Entramos en la cocina, donde había un viejo frigorífico ancho y bajo y una cocina de gas. En lugar de responderme se puso a guardar lo que había comprado, pero cogía las latas con torpeza, y el apio y las zanahorias se le cayeron al suelo.

—Traiga, ya le ayudo —dije ofreciéndome.

—No ha hecho nada malo. —Empezó a llorar y añadió—: Lo sé. Pero ese policía no le deja en paz, está siempre viniendo por aquí y aporreando la puerta.

Se había quedado de pie en medio de la cocina, secándose las lágrimas con las manos.

—Keith me ha dicho que le gusta la leche chocolateada. Voy a prepararle un poco. Ya verá qué bien le sienta.

Cogí un vaso y una cuchara del escurreplatos.

—Mañana estará en casa —dije—. Y no creo que vuelva a tener noticias del detective Ring.

La señora Pleasants me miró fijamente como si fuera un milagro.

—Sólo quería asegurarme de que dispone de todo lo necesario hasta que vuelva su hijo —proseguí, dándole el vaso de leche chocolateada, ni muy clara ni muy oscura.

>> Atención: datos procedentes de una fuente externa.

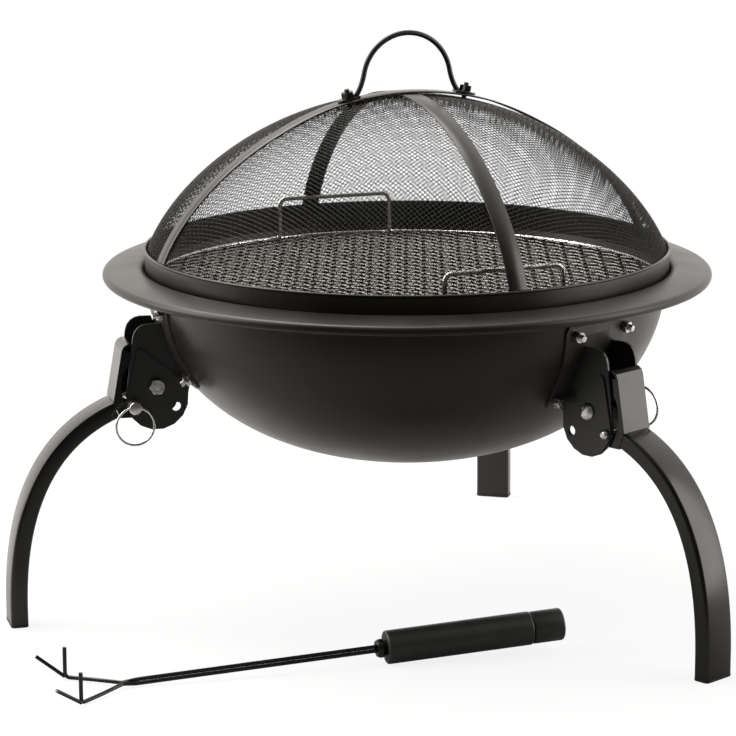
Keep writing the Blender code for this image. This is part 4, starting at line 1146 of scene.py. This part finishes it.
mount_places = [on_wall(drop, side) for drop in MOUNT_DROPS for side in (-1, 1)]
for number, station in stations.items():
    for index, place in enumerate(mount_places, 1):
        node = "leg_%d_mount_bolt_%d" % (number, index)
        piece("bracket_bolt_%d_%d" % (number, index), mount_bolt, ZINC, "fire_bowl", [node],
              station @ place)
print("bolts on each bracket:", len(mount_places))

# %% [markdown]
# A leg turns on its pivot bolt and is held by a lock pin, which has an eye for its pull ring. The eye
# could be left out at this size, but the ring hangs in it and turns with it. So it is drilled through the
# pin's head by a Boolean, and the ring starts at the eye's middle.

# %% Measures of pivot, pin and ring
EAR_STACK = (0.4 * MM, 2 * MM, 1.6 * MM)
DOUBLER_OUTER = LEG_WIDTH / 2 + sum(EAR_STACK)
PIVOT_HEAD = 7.5 * MM
PIVOT_DOME = 3.6 * MM
PIVOT_RIM = 1 * MM
PIN_SHANK = 4 * MM
PIN_HEAD_RADIUS = 6 * MM
PIN_TIP = 4 * MM
PIN_EYE = 2.6 * MM
DRILL_REACH = 9 * MM
LOCK = (PIVOT[0] + 21.5 * MM, PIVOT[1] - 17 * MM)
PIN_HEAD = 12 * MM
PIN_EYE_OUT = 7.2 * MM
RING_WIRE = 2.2 * MM
RING_RADIUS = 17.5 * MM
RING_STEPS = 64
PIVOT_NUT = 5 * MM
PIN_EYE_AT = DOUBLER_OUTER + GAP + PIN_EYE_OUT
FLIPPED_LEAN = math.pi + math.asin((PIN_EYE_OUT - PIVOT_NUT - RING_WIRE / 2 - GAP) / (1.4 * RING_RADIUS))
SIDEWAYS = Matrix.Rotation(-math.pi / 2, 4, "X")


# %% Pivot bolt
def pivot_bolt():
    """A domed bolt through both ears, with a thin nut flush over its end."""
    face = DOUBLER_OUTER + GAP
    end = face + PIVOT_NUT
    shank = [(PIVOT_HEAD, -face), (PIN_SHANK, -face), (PIN_SHANK, end - 0.9 * MM), (0, end - 0.6 * MM)]
    rod = turned("pivot_rod", domed_head(PIVOT_HEAD, PIVOT_DOME, PIVOT_RIM, -face) + shank, 32)
    nut = hex_nut("pivot_nut", PIVOT_HEAD, PIN_SHANK + BORE_SLACK, face, end)
    mesh = joined("pivot_bolt", [rod, nut])
    mesh.transform(SIDEWAYS)
    return mesh


# %% Lock pin and pull ring
def lock_pin():
    """A pin with a rounded head, drilled through for the ring."""
    face = DOUBLER_OUTER + GAP
    top = face + PIN_HEAD
    tip = -face - PIN_TIP
    wide = PIN_HEAD_RADIUS
    head = [(0, top), (wide - 1.4 * MM, top), (wide - 0.4 * MM, top - 0.4 * MM), (wide, top - 1.2 * MM),
            (wide, face + 0.4 * MM), (wide - 0.4 * MM, face)]
    shank = [(PIN_SHANK, face), (PIN_SHANK, tip + 1.6 * MM), (PIN_SHANK - 0.8 * MM, tip + 0.4 * MM),
             (PIN_SHANK - 1.8 * MM, tip), (0, tip)]
    mesh = turned("lock_pin", head + shank, 36)
    mesh.transform(SIDEWAYS)
    holder = bpy.data.objects.new("lock_pin", mesh)
    drill_mesh = turned("eye", [(0, -DRILL_REACH), (PIN_EYE, -DRILL_REACH), (PIN_EYE, DRILL_REACH),
                                (0, DRILL_REACH)], 24)
    drill_mesh.transform(Matrix.Translation((0, PIN_EYE_AT, 0)) @ Matrix.Rotation(math.pi / 2, 4, "Y"))
    drill = bpy.data.objects.new("eye", drill_mesh)
    bpy.context.scene.collection.objects.link(drill)
    cut = holder.modifiers.new("eye", "BOOLEAN")
    cut.solver = "EXACT"
    cut.object = drill
    made = welded(baked(holder), 30)
    bpy.data.objects.remove(drill, do_unlink=True)
    return made


def pull_ring(lean):
    """A ring of wire that starts in the eye and hangs, or leans by an angle."""
    points = []
    for i in range(RING_STEPS):
        a = math.tau * i / RING_STEPS
        away = RING_RADIUS * (1 - math.cos(a))
        points.append((RING_RADIUS * math.sin(a), away * math.sin(lean), -away * math.cos(lean)))
    return wire("pull_ring", points, RING_WIRE, closed=True)


# %% Put them on the legs
pivot_mesh = pivot_bolt()
pin_mesh = lock_pin()
ring_meshes = {flipped: pull_ring(FLIPPED_LEAN if flipped else 0.0) for flipped in (False, True)}
for number, station in stations.items():
    at_pivot = station @ Matrix.Translation((PIVOT[0], 0, PIVOT[1]))
    at_lock = station @ Matrix.Translation((LOCK[0], 0, LOCK[1]))
    prefix = "leg_%d_" % number
    piece(prefix + "pivot", pivot_mesh, ZINC, "fire_bowl", [prefix + "pivot_bolt"], at_pivot)
    piece(prefix + "pin", pin_mesh, ZINC, "lock_pin_%d" % number, [prefix + "lock_pin"], at_lock)
    piece(prefix + "ring", ring_meshes[number == 2], ZINC, "pull_ring_%d" % number,
          [prefix + "pull_ring"], at_lock @ Matrix.Translation((0, PIN_EYE_AT, 0)))
print("pull ring: %.0f mm across, ears %.0f mm apart over their outsides"
      % ((2 * RING_RADIUS + RING_WIRE) / MM, 2 * DOUBLER_OUTER / MM))

# %% [markdown]
# ## Poker
#
# Two wires lie along each other, laid over by part of a turn, and part into a fork with short upturned
# tips. The other end goes through a ferrule into a moulded grip. The shaft could be one cylinder with a
# painted groove, but two real wires give the seam between them and grow into the fork without a joint.

# %% Where the poker lies
POKER_WIRE = 3.6 * MM
WIRES_TURN = math.radians(50)
TURN_LENGTH = 14 * MM
GRIP_RADIUS = 15 * MM
GRIP_LENGTH = 164 * MM
GRIP_CAP = 29 * MM
FERRULE = 8 * MM
POKER_HEADING = math.radians(16.6)
POKER_REACH = 400 * MM
FORK_REACH = 43 * MM
FORK_HALF = 37 * MM
PRONG_HEIGHT = 27 * MM
SPUR = (23 * MM, 12.2 * MM, 17 * MM)
SPLIT_AT = (-245 * MM, -289 * MM)
STRAND_RADIUS = POKER_WIRE / 2 + 0.12 * MM
SHAFT_STEPS = 60
split = Vector((*SPLIT_AT, GROUND_Z + POKER_WIRE + 0.5 * MM))
lift = GROUND_Z + GRIP_RADIUS + GAP - split.z
slope = math.asin(lift / (POKER_REACH - GRIP_LENGTH))
ahead = Vector((math.cos(POKER_HEADING), math.sin(POKER_HEADING), 0))
run = ahead * math.cos(slope) + Vector((0, 0, math.sin(slope)))
beside = Vector((-ahead.y, ahead.x, 0))
rise = run.cross(beside)
grip_head = split + run * (POKER_REACH - GRIP_LENGTH)


# %% Paired wires and fork
def rounded_path(points, radius, steps=6):
    """A path whose corners are rounded off."""
    path = [points[0]]
    for before, corner, after in zip(points[:-2], points[1:-1], points[2:]):
        reach = min(radius, (before - corner).length / 2, (after - corner).length / 2)
        a = corner + (before - corner).normalized() * reach
        b = corner + (after - corner).normalized() * reach
        for i in range(steps + 1):
            t = i / steps
            path.append((1 - t) ** 2 * a + 2 * t * (1 - t) * corner + t * t * b)
    return path + [points[-1]]


def poker_wire(name, outward, phase):
    """One wire: along the shaft, out into the fork, and up as a prong, with its spur."""
    shaft = POKER_REACH - GRIP_LENGTH
    strand = []
    for i in range(SHAFT_STEPS + 1):
        length = shaft * i / SHAFT_STEPS
        share = min(1, length / TURN_LENGTH)
        angle = phase + WIRES_TURN * share * share * (3 - 2 * share)
        aside = math.cos(angle) * beside + math.sin(angle) * rise
        strand.append(split + run * length + STRAND_RADIUS * aside)
    node = split - ahead * FORK_REACH + outward * FORK_HALF
    node.z = GROUND_Z + POKER_WIRE / 2 + GAP
    lead = node.lerp(strand[0], 0.5) + outward * MM
    fork = rounded_path([node + Vector((0, 0, PRONG_HEIGHT)), node, lead, strand[0]], 5 * MM)
    tip = node - ahead * SPUR[0] + outward * SPUR[1] + Vector((0, 0, SPUR[2]))
    spur = wire("spur", [node + Vector((0, 0, 0.4 * MM)), tip], POKER_WIRE * 0.94)
    return joined(name, [wire(name, fork + strand[1:], POKER_WIRE), spur])


for index, outward in enumerate((beside, -beside)):
    name = "poker_strand_%d" % (index + 1)
    piece(name, poker_wire(name, outward, math.pi * index), LEG_COAT, "poker",
          ["poker_wire_%d" % (index + 1)])

# %% [markdown]
# The grip is a moulded bar with a separate end cap, and a bulged metal ferrule closes its mouth. A scaled
# cylinder could stand for it, but turned outlines give the soft ends that moulded and pressed parts have.

# %% Ferrule and grip
FERRULE_WALL = 3 * MM
FERRULE_BULGE = 1.5 * MM
FERRULE_STEPS = 10
GRIP_SOFTNESS = 2 * MM
grip_place = Matrix.Translation(grip_head) @ run.to_track_quat("Z", "Y").to_matrix().to_4x4()
bore = STRAND_RADIUS + POKER_WIRE / 2 + GAP


def ferrule_mesh():
    """A short bulged ring before the grip."""
    bulge = []
    for i in range(FERRULE_STEPS + 1):
        share = i / FERRULE_STEPS
        bulge.append((bore + FERRULE_WALL + FERRULE_BULGE * math.sin(math.pi * share),
                      -GAP - (FERRULE - GAP) * share))
    return turned("ferrule", bulge + [(bore, -FERRULE), (bore, -GAP), bulge[0]], 40)


def soft_ended(name, ends, radius, soft):
    """A round bar with softened ends."""
    low, high = ends
    foot = arc((radius - soft, low + soft), soft, -math.pi / 2, 0, 6)
    top = arc((radius - soft, high - soft), soft, 0, math.pi / 2, 6)
    return turned(name, [(0, low)] + foot + top + [(0, high)], 64)


cap_at = GRIP_LENGTH - GRIP_CAP
grip_mesh = soft_ended("grip", (0.5 * MM, cap_at), GRIP_RADIUS, GRIP_SOFTNESS)
end_mesh = soft_ended("cap", (cap_at + GAP, GRIP_LENGTH), GRIP_RADIUS - 0.5 * MM, GRIP_SOFTNESS)
piece("poker_collar", ferrule_mesh(), LEG_COAT, "poker", ["poker_ferrule"], grip_place)
piece("poker_handgrip", grip_mesh, GRIP_PLASTIC, "poker", ["poker_grip"], grip_place)
piece("poker_end_cap", end_mesh, GRIP_PLASTIC, "poker", ["poker_grip_cap"], grip_place)
print("poker: %.0f mm from the fork's split to the end cap" % (POKER_REACH / MM))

—Estoy intentando adivinar quién es usted —dijo finalmente—. Esto está riquísimo. No hay nada mejor en el mundo. —Bebió un trago y sonrió sin prisas.

Le expliqué rápidamente por qué conocía a Keith y a qué me dedicaba, pero ella no me comprendió. Creía que estaba siendo amable con él y que me ganaba la vida expidiendo certificados médicos. De vuelta a casa, puse compactos a mucho volumen para no quedarme dormida. Conduje rodeada de una profunda oscuridad, y durante largos tramos no vi ni una sola luz excepto la de las estrellas. Cogí el teléfono. Me respondió la madre de Wingo, y aunque me dijo que estaba en la cama enfermo lo llamó.

—Wingo, estoy preocupada por ti —dije conmovida.

—Me siento fatal. —Y así lo parecía a juzgar por su voz—. Supongo que en el caso de la gripe todas las precauciones son pocas.

—Estás inmunosuprimido. He hablado con el doctor Riley y me ha dicho que tu nivel de células CD4 es bajo. —Quería que afrontara la realidad—. Descríbeme los síntomas que tienes.

—Me duele la cabeza de una forma espantosa, y el cuello y la espalda también. La última vez que me tomé la temperatura tenía cuarenta grados. Y tengo sed continuamente.

Cada cosa que me decía encendía una alarma en mi cabeza, pues los síntomas que estaba describiéndome respondían a las primeras fases de la viruela. Lo que me sorprendía era que no se hubiera puesto enfermo antes si se había contagiado al examinar el torso, sobre todo teniendo en cuenta la situación de peligro en que se encontraba.

—¿No habrás tocado uno de esos pulverizadores que nos han mandado al centro?